The Financial Conduct Authority (FCA) has revealed more details of its imminent review of the unsecured credit market, and while targeting buy now pay later products, the regulator warned it won’t loosen up controls over high-cost credit.

At the annual meeting today (September 24), held digitally, the FCA’s board discussed and answered questions on a range of topics, covering its own reforms, online ad scams, overdrafts and most notably, its review of the unsecured consumer credit market including regulatory scope for this sector.


When questioned on the review, which will be led by the FCA’s outgoing interim chief executive Chris Woolard, Woolard said he’ll be looking at buy now pay later deals and loan products linked to salaries – both of which lay outside the watchdog’s perimeters.

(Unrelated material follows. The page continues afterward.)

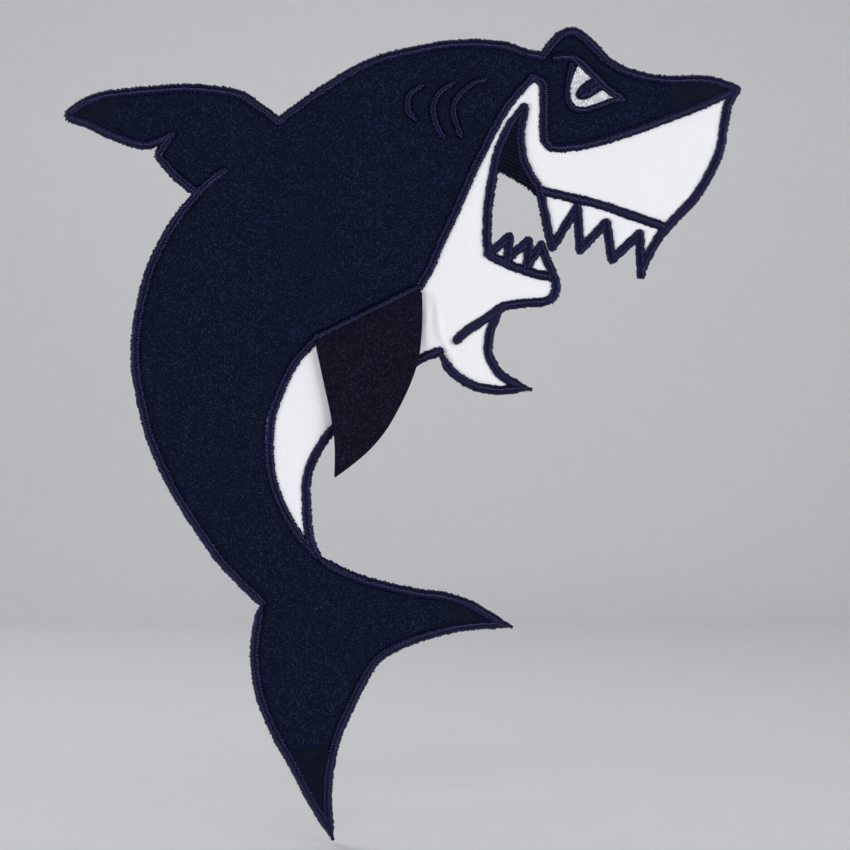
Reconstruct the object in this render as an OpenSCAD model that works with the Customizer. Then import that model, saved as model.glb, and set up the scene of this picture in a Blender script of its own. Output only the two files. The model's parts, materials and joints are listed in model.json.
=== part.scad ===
// Shark applique patch for a garment: two jersey panels on a stabiliser backing, held by
// satin stitched borders, with embroidered fills, an eye, and one loose pectoral fin flap.
// It stands upright: +Z is the top of the picture, the face looks along -Y, and the back of
// the backing lies in the plane y = 0.

/* [Overall size] */
// Height over the stitched borders
patch_h = 293.5; // [220:0.5:360]
// Width over the stitched borders
patch_w = 244; // [190:0.5:300]

/* [Cloth] */
// Thickness of the cutaway stabiliser backing
backing_t = 0.4; // [0.3:0.05:0.8]
// How far the backing is trimmed inside the edge of the border stitches
backing_trim = 0.2; // [0.1:0.05:0.6]
// Thickness of the cotton jersey panels
jersey_t = 0.8; // [0.5:0.05:1.2]

/* [Stitching] */
// Width of the satin borders and drawn lines
border_w = 3; // [2.2:0.1:4]
// Width of the narrow satin lines of the gills and round the eye
fine_w = 2.2; // [1.6:0.1:3]
// Height of the satin stitches above the jersey
satin_rise = 1; // [0.6:0.05:1.4]
// Height of the flat embroidered fills above the jersey
fill_rise = 0.5; // [0.3:0.05:0.8]
// Space kept between neighbouring pieces of stitching
stitch_gap = 0.04; // [0.02:0.01:0.1]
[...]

Woolard explained that the FCA had seen “an extensive shift to these products” which remain outside the regulator’s jurisdiction because they fall within exemptions to a law that’s old “and was intended to deal with other things.”


The FCA also dealt with the question about the collapse and exit of payday lenders in recent years, due to more intense regulatory activity, and whether the review might open up a new approach, and if the disappearance of high-cost credit providers could leave customers with little choice but to turn to illegal money lenders.


The regulator was asked: ’Surely, the FCA should have worked with the lenders with the financial backing and power to rectify their mistakes, rather than leave customers more vulnerable, by having these lenders exit?’


Woolard added: “Clearly we have seen a lot of regulatory activity in this market. There was significant misconduct that needed to be rectified. We’ve also seen a range of findings by the financial ombudsman that relate to the misconduct part of that equation.


"So, there have been big pressures on this part of the industry. There’s often a proposition offered that, if many of those lenders exit the market, what we’ll see is unregulated lending among backstreet operations, and illegal money lending. On the whole, we don’t see huge evidence of that happening, despite that contraction, and we work very closely with Trading Standards and the illegal money lending team.


"What we do see in other parts of the market is innovation. This is largely in the retail space outside our perimeters. Part of the reason for the review is to take stock of that market and see how it’s developing.


"At the heart of this, is the question around if there’s a sustainable and compliant business model, when you rectify those problems and remove those harms to consumers. Are those businesses capable of staying in the market? In many cases, the answer was no."


Jonathan Davidson, director of supervision - retail and authorisations at the FCA, said: "The absolute priority for us is affordability. The biggest damage to consumers, particularly vulnerable consumers, comes from irresponsible, or even predatory lending, where there’s a business model that’s highly profitable when customers can’t afford to repay.


"The issue that’s paramount on my mind is the phenomenon of an individual’s affordability test on an application for a loan, being shown as ’affordable’, but then that consumer taking a whole chain of those loans which starts to indicate that the loan is unaffordable, because the consumer has to keep taking it out."


On whether the unsecured credit review will open up a lighter approach to payday lenders, Davidson said: “In the meantime, there will be no lightening up of our approach to ensure lending is affordable in this space."